A lot can happen between the creation of a TV pilot in the spring and production of episodes for the regular season: a writing/producing team is hired, audience focus groups weigh in, networks and studios (which may have had their own turnover in the off-season) give plenty of notes, both helpful and otherwise, and critics begin to rear their ugly heads. The results can include changes to tone, pace, casting and even story. Here at THE SKED, we're going to look past the pilots and present reviews of the first regular episodes of this year's new series as well.
Previously... on GCB: Amanda (Leslie Bibb) grew up in Dallas, where she was the meanest of the mean girls: head cheerleader, girlfriend of the quarterback, with a major in making life torture for her less popular classmates. But when Amanda got pregnant and was rejected by her mother Gigi (Annie Potts), she left town, moved to LA and changed her life. Now she's a really, really nice person, whose life has been upended by the scandalous death of her husband, leaving her penniless and forced to return to her manipulative mother's home with her teen kids. Worse yet, she discovers that the same girls she bullied in high school have grown up to become at least as bad as Amanda was in her heyday. Their new queen bee is Carlene (Kristen Chenoweth), who's been transformed by multiple plastic surgeries and who wields her flamboyant Christianity like a battle-axe. Carlene's lieutenants are Cricket (Miriam Shor), a designer with a (barely) closeted husband (Mark Deklin), and Sharon (Jennifer Aspen), not as svelte as the others and insecure about her own husband (Brad Beyer)--with good reason, since he's already made a move on Amanda. Meanwhile, realtor Heather (Marisol Nichols) is also in Carlene's group, but the only one somewhat sympathetic to Amanda. Determined to support herself and unable to get a real job, Amanda has had to work at the show's Hooters knock-off, called Boobylicious, and when Carlene publicly humiliates her at church for taking that job, Amanda does some detective work and humiliates Carlene right back by exposing her as the real owner of Boobylicious.
Episode 2: We pick up shortly after the events of the pilot, as Carlene tries to recover from her public flailing--naturally, by continuing to try to ruin Amanda's life. In the case of this episode, written by series creator/showrunner Robert Harling and directed by Victor Nelli, Jr, that means turning Boobylicious into a charitably-minded restaurant where the waitresses wear Amish outfits, inviting Amanda to lunch and then leaving her at a truck stop 80 miles from Dallas, making sure no one attends the lunch Gigi is throwing for Amanda, and only vaguely disagreeing with the idea that Cricket's daughter (Alex Elizabeth Gitter) should join the fun by humiliating Amanda's daughter (Lauren Irion) by naming her a "javalina" (a sort of pig) rather than a "fox," cateogires Amanda herself invented in high school. By the time the episode is over, most of this has backfired on Carlene and her group.
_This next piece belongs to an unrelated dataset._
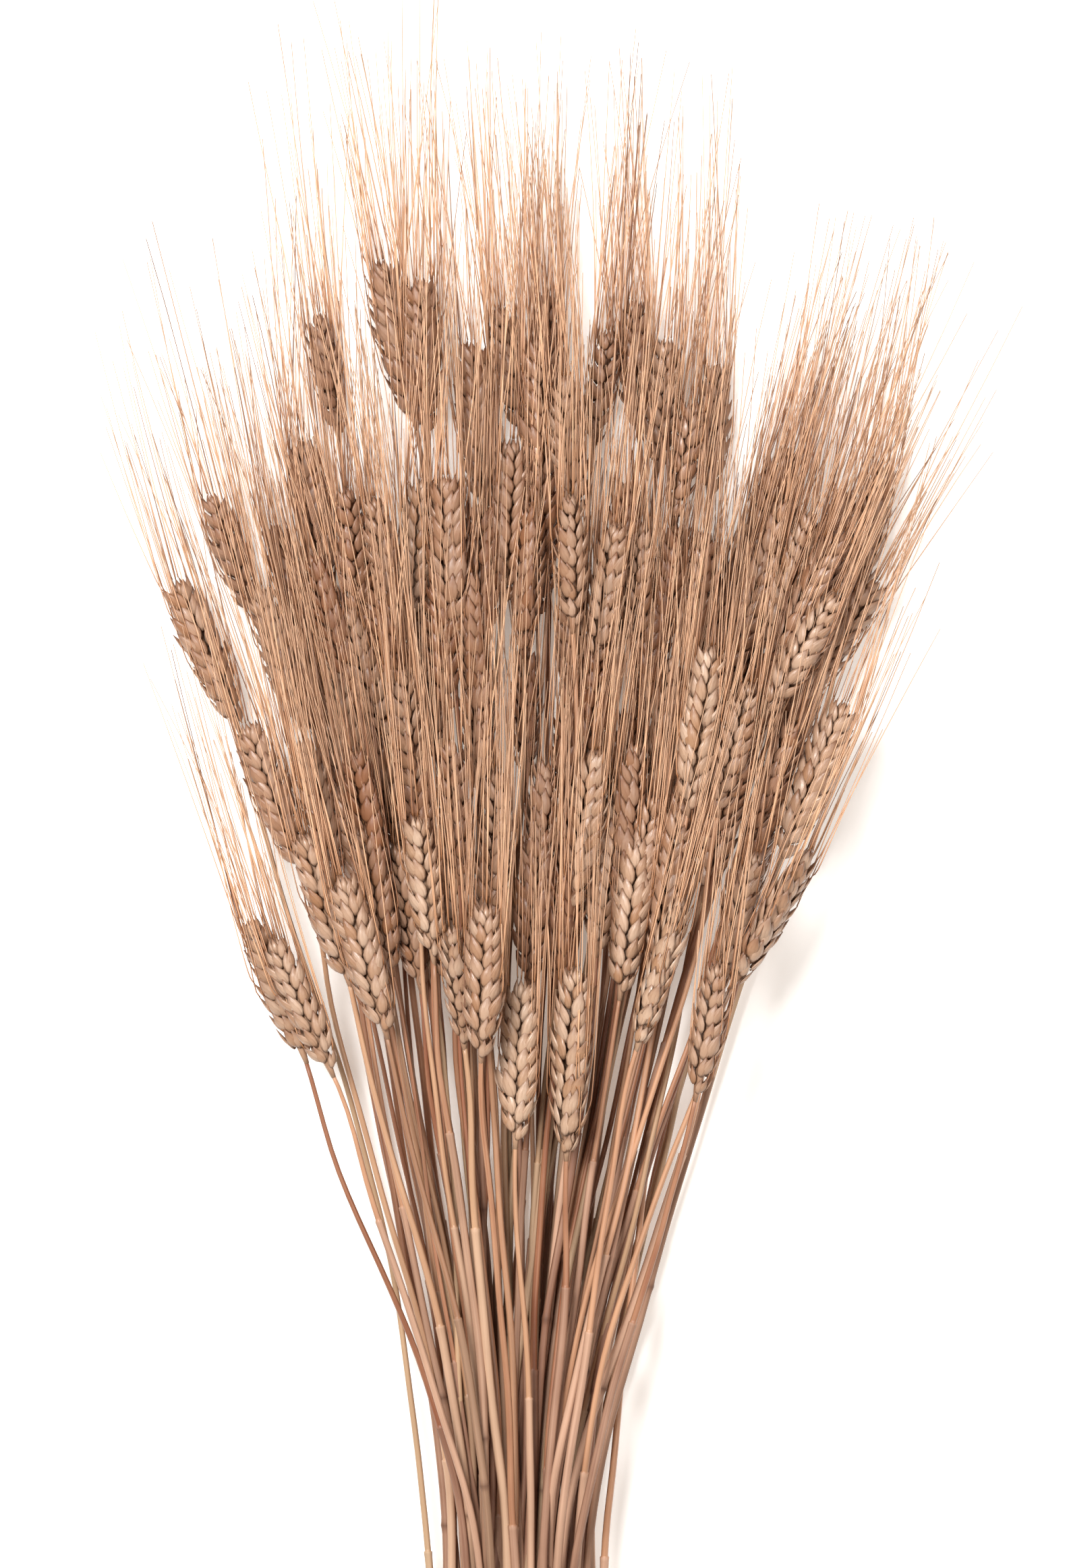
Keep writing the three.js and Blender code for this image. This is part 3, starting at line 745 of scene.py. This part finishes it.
def juteMaterial(look):
    material, tree = newMaterial("spun_jute")
    uv = addNode(tree, "ShaderNodeUVMap", uv_map="UVMap")
    seen = addNode(tree, "ShaderNodeAttribute", attribute_name="look").outputs["Vector"]
    tone, hairy, _ = addNode(tree, "ShaderNodeSeparateXYZ", {"Vector": seen}).outputs
    place = addNode(tree, "ShaderNodeMapping",
                    {"Vector": uv, "Scale": (look["fibres"], 1 / look["fibreLength"], 1)})
    fibres = addNode(tree, "ShaderNodeTexNoise", {"Vector": place, "Scale": 1.0, "Detail": 3.0})
    depth = addNode(tree, "ShaderNodeMath", {0: tone, 1: 0.5, 2: fibres}, operation="MULTIPLY_ADD")
    shade = addNode(tree, "ShaderNodeMapRange", {"Value": depth, "From Min": 0.45, "From Max": 1.05})
    body = addNode(tree, "ShaderNodeMix",
                   {0: shade, 6: linear(look["light"]), 7: linear(look["dark"])}, data_type="RGBA")
    colour = addNode(tree, "ShaderNodeMix", {0: hairy, 6: body.outputs[2], 7: linear(look["hair"])},
                     data_type="RGBA")
    bump = addNode(tree, "ShaderNodeBump",
                   {"Height": fibres, "Strength": 0.8, "Distance": look["fibreDepth"]})
    surface = addNode(tree, "ShaderNodeBsdfPrincipled",
                      {"Base Color": colour.outputs[2], "Roughness": 0.9, "Normal": bump,
                       "IOR": 1.5, "Specular IOR Level": 0.2})
    addNode(tree, "ShaderNodeOutputMaterial", {"Surface": surface})
    return material


twineSizes = {
    "radius": 1.5,  # mm over both plies, as in the solid
    "turns": 5,
    "plies": 2, "plyShare": 0.56,  # a ply's radius over the twine's
    "lay": 8.0,  # mm along the twine for one turn of the plies round each other
    "step": 1.0, "sides": 8,
    "hairs": 1.6, "hairLength": (2.5, 7.0), "hairRadius": 0.07,  # hairs per mm of twine, and mm
    "frayed": 26, "frayLength": (3.0, 7.5),  # loose fibres at each cut end, and mm
    "knotWidth": 3.7, "knotHeight": 1.5,  # mm from the knot's middle to its loops, across and up
    "knotOpening": 0.42,  # radians of the loops cut out on either side
    "endBend": (8.0, 0.8, 1.0),  # mm to where a cut end bends: across, past its loop, and up
    "endTip": (13.5, 5.6, -0.6),  # mm from the knot's middle to its tip
    "swell": 0.06,  # how much thicker and thinner a ply gets
}


# Evenly spaced points on a path, its direction there, and two directions square to it, the first of
# them square to the reference direction as well.
def followPath(points, step, reference):
    gone = np.concatenate([[0], np.cumsum(np.linalg.norm(np.diff(points, axis=0), axis=1))])
    at = np.linspace(0, gone[-1], int(gone[-1] / step))
    middle = np.stack([np.interp(at, gone, points[:, k]) for k in range(3)], -1)
    along = unit(np.gradient(middle, axis=0))
    side = unit(np.cross(along, reference))
    return at, middle, along, side, np.cross(side, along)


# Loose fibres: from its foot each runs out along its start, and sinks towards its bend as t squared.
def hairSkin(foot, start, bend, length, radius):
    t = np.array([0, 0.3, 0.65, 1])
    middle = (foot[:, None] + start[:, None] * (length[:, None] * t)[..., None]
              + bend[:, None] * (0.45 * length[:, None] * t**2)[..., None])
    side = unit(np.cross(start, bend + 1e-3))
    over = np.cross(side, start)
    turn = np.arange(3) * 2 * np.pi / 3
    ring = side[:, None] * np.cos(turn)[:, None] + over[:, None] * np.sin(turn)[:, None]
    rings = middle[:, :, None] + (radius * (1 - 0.7 * t))[:, None, None] * ring[:, None]
    looks = np.broadcast_to([0.3, 0.8, 0.0], (*middle.shape[:2], 3))
    return skin(rings, length[:, None] * t, looks, 0)


# Laid twine on a path: the middle of each ply circles the path at the twine's radius less its own,
# once in each lay, and the ply's own section turns with it. Hairs stand off it, and cut ends are
# frayed.
def twineSkins(points, sizes, reference, rng, frayed):
    at, middle, along, side, over = followPath(points, sizes["step"], reference)
    radius = sizes["radius"]
    thick = radius * sizes["plyShare"]
    phase = 2 * np.pi * (at / sizes["lay"] + np.arange(sizes["plies"])[:, None] / sizes["plies"])
    away = side * np.cos(phase)[..., None] + over * np.sin(phase)[..., None]
    plies = middle + away * (radius - thick)
    turn = np.arange(sizes["sides"]) * 2 * np.pi / sizes["sides"] + phase[..., None]
    swell = 1 + sizes["swell"] * np.sin(at / 2.3 + rng.uniform(0, 6, (sizes["plies"], 1)))
    ring = side[:, None] * np.cos(turn)[..., None] + over[:, None] * np.sin(turn)[..., None]
    rings = plies[:, :, None] + thick * swell[..., None, None] * ring
    spots = np.arange(0, at[-1] + 20, 20)  # the tone changes every 20 mm
    tone = np.interp(at, spots, rng.random(len(spots)))
    looks = np.stack([tone, np.zeros(len(at)), np.zeros(len(at))], -1)
    looks = np.broadcast_to(looks, (sizes["plies"], len(at), 3))
    body = skin(rings, np.broadcast_to(at, (sizes["plies"], len(at))), looks, 0)

    count = int(at[-1] * sizes["hairs"])
    where = rng.integers(1, len(at) - 1, count)
    angle = rng.uniform(0, 2 * np.pi, count)
    outward = side[where] * np.cos(angle)[:, None] + over[where] * np.sin(angle)[:, None]
    foot = middle[where] + outward * radius * 0.85
    start = unit(outward * rng.uniform(0.15, 0.8, (count, 1))
                 + along[where] * rng.choice([-1, 1], (count, 1)))
    hairs = hairSkin(foot, start, unit(rng.normal(0, 1, (count, 3)) - outward * 0.6),
                     rng.uniform(*sizes["hairLength"], count), sizes["hairRadius"])
    parts = [body, hairs]
    for end, way in ((0, -1), (-1, 1)) if frayed else ():
        count = sizes["frayed"]
        spread = rng.normal(0, 1, (count, 3))
        foot = middle[end] - along[end] * way * 1.2 + spread * radius * 0.28
        start = unit(along[end] * way + spread * 0.22)
        parts.append(hairSkin(foot, start, unit(spread + [0, 0, -0.4]),
                              rng.uniform(*sizes["frayLength"], count), sizes["hairRadius"] * 1.7))
    return parts


jute = juteMaterial(juteLook)

# The winding follows its solid: an ellipse seen along Y, moving on by one pitch in each turn.
rng = np.random.default_rng([bundleLook["seed"], 900])
radius, turns = twineSizes["radius"], twineSizes["turns"]
halfWidth, advance, halfHeight = (tieHigh - tieLow) / 2 - radius
tieMiddle = (tieLow + tieHigh) / 2
turned = np.linspace(0, 2 * np.pi * turns, 180 * turns)
route = tieMiddle + np.stack([halfWidth * np.sin(turned), advance * (turned / np.pi / turns - 1),
                              halfHeight * np.cos(turned)], -1)
winding = makePiece("bound_twine", twineSkins(route, twineSizes, [0, 1.0, 0], rng, False), [jute])
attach(winding, "root")
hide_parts("twine_binding")

# The knot: three crossing loops, as x = sin t + 2 sin 2t, y = 2 cos 2t - cos t, z = sin 3t, cut
# open at the loop nearest the ears, from where both ends run out sideways and lie on the winding.
knotLow, knotHigh = (np.array(corner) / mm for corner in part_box("twine_knot"))
knotMiddle = (knotLow + knotHigh) / 2
knotMiddle[1] = tieMiddle[1]
cutAt = np.pi - twineSizes["knotOpening"]
t = np.linspace(-cutAt, cutAt, 90)
loops = np.stack([(np.sin(t) + 2 * np.sin(2 * t)) / 3 * twineSizes["knotWidth"],
                  (2 * np.cos(2 * t) - np.cos(t)) / 3 * twineSizes["knotWidth"],
                  np.sin(3 * t) * twineSizes["knotHeight"]], -1)
u = np.linspace(0, 1, 24)[:, None]
bend, endTip = twineSizes["endBend"], twineSizes["endTip"]
ends = []
for loopEnd, way in ((loops[0], -1), (loops[-1], 1)):
    corner = np.array([way * bend[0], loopEnd[1] + bend[1], way * bend[2]])
    last = np.array([way * endTip[0], endTip[1], endTip[2]])
    ends.append((1 - u) ** 2 * loopEnd + 2 * u * (1 - u) * corner + u**2 * last)
route = knotMiddle + np.concatenate([ends[0][::-1], loops[1:-1], ends[1]])
for _ in range(3):  # eases the corners where the ends leave the loops
    route[1:-1] = (route[:-2] + 2 * route[1:-1] + route[2:]) / 4
knotSkins = twineSkins(route, twineSizes, [0, 0, 1.0], rng, True)
knot = makePiece("twine_overhand_knot", knotSkins, [jute])
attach(knot, "root")
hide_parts("twine_knot")
print("twine wound and knotted")


half = 3.0  # m, half the side of the surface
floorMesh = bpy.data.meshes.new("surface")
floorMesh.from_pydata([(-half, -half, 0), (half, -half, 0), (half, half, 0), (-half, half, 0)], [],
                      [(0, 1, 2, 3)])
floor = bpy.data.objects.new("surface", floorMesh)
bpy.context.scene.collection.objects.link(floor)
# Matte white board, coated and quite dull. A little light of its own keeps the shade on it soft.
board, boardTree = newMaterial("matte_white_board")
boardSurface = addNode(boardTree, "ShaderNodeBsdfPrincipled",
                       {"Base Color": linear("#F7F6F4"), "Roughness": 0.9,
                        "Emission Color": linear("#FFF0E0"), "Emission Strength": 0.3})
addNode(boardTree, "ShaderNodeOutputMaterial", {"Surface": boardSurface})
floorMesh.materials.append(board)

world = bpy.data.worlds.new("studio")
bpy.context.scene.world = world
world.use_nodes = True
world.node_tree.nodes["Background"].inputs["Color"].default_value = linear("#FFFDFB")
world.node_tree.nodes["Background"].inputs["Strength"].default_value = 0.28

lamps = [
    # name, place (m), size (m), watts
    ("key_softbox", (-0.6, 0.6, 1.8), 0.8, 56),
    ("fill_softbox", (1.0, 0.0, 1.7), 1.2, 14),
]
lookedAt = Vector((0, 0, 0.02))
for name, place, size, watts in lamps:
    light = bpy.data.lights.new(name, "AREA")
    light.shape = "DISK"
    light.size = size
    light.energy = watts
    lamp = bpy.data.objects.new(name, light)
    lamp.location = place
    lamp.rotation_euler = (lookedAt - Vector(place)).to_track_quat("-Z", "Y").to_euler()
    bpy.context.scene.collection.objects.link(lamp)

view = {
    "distance": 2.3,  # m over the bundle
    "frameHeight": 0.604,  # m shown from bottom to top
    "bottomAfterTie": 0.028,  # m from the tie to the bottom of the frame
    "across": 0.006,  # m, middle of the frame from the tie's middle
    "middleHeight": 0.03,  # m, the height in the bundle that this distance and frame are taken from
    "sensor": 36.0,  # mm
}
tie = tieMiddle * mm
cameraData = bpy.data.cameras.new("camera")
cameraData.sensor_fit = "VERTICAL"
cameraData.sensor_height = view["sensor"]
cameraData.sensor_width = view["sensor"]
cameraData.lens = view["sensor"] * view["distance"] / view["frameHeight"]
camera = bpy.data.objects.new("camera", cameraData)
camera.location = (tie[0] + view["across"],
                   tie[1] + view["bottomAfterTie"] + view["frameHeight"] / 2,
                   view["middleHeight"] + view["distance"])
camera.rotation_euler = (0, 0, 0)  # straight down, ears at the top
bpy.context.scene.collection.objects.link(camera)
bpy.context.scene.camera = camera
bpy.context.scene.view_settings.view_transform = "Standard"
print("surface, lights and camera placed")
GCB is almost unwatchably coarse and meanspirited, a festival of nonstop female cruelty and ridicule (written almost exclusively by men) with a couple of minutes of sappy sentiment shoved into the end of each episode. The show revels in ugliness (tonight's episode featured Sharon, the overweight character, attempting to lure her husband into sex with greasy fried foods), and even for someone neither Christian nor devout, its insistent equation of religion with hypocritical maliciousness feels unseemly. All of this might be fine if the show were a genuine satire, willing to own its apparent anger and disgust toward its characters, but GCB wants to have it both ways, cloaking its ugly hostility in come-on-we're-just-kidding cutesiness.
Some glints of talent on the part of the actors fight their way free. Bibb is an appealing lead, and Potts manages to suggest a beating heart underneath her cartoon character. But it would be hard to imagine a worse role for Chenoweth. She has a tendency to be over-the-top anyway unless kept under control. When she is, as she was on West Wing and sometimes on Pushing Daisies, she can bring something fresh and irresistibly likable to her parts. Placed here into a role that's exaggerated to begin with, she's quickly becoming a grotesque, painful caricature of herself.
GCB premiered tepidly last week, and although in its 2d airing it may have a higher lead-in than usual (because of a heavily-promoted killing-a-character episode of Desperate Housewives), it should fade quickly from the air. It may not be the worst single show of the broadcast season--this was the year, after all, of Work It--but it's close enough.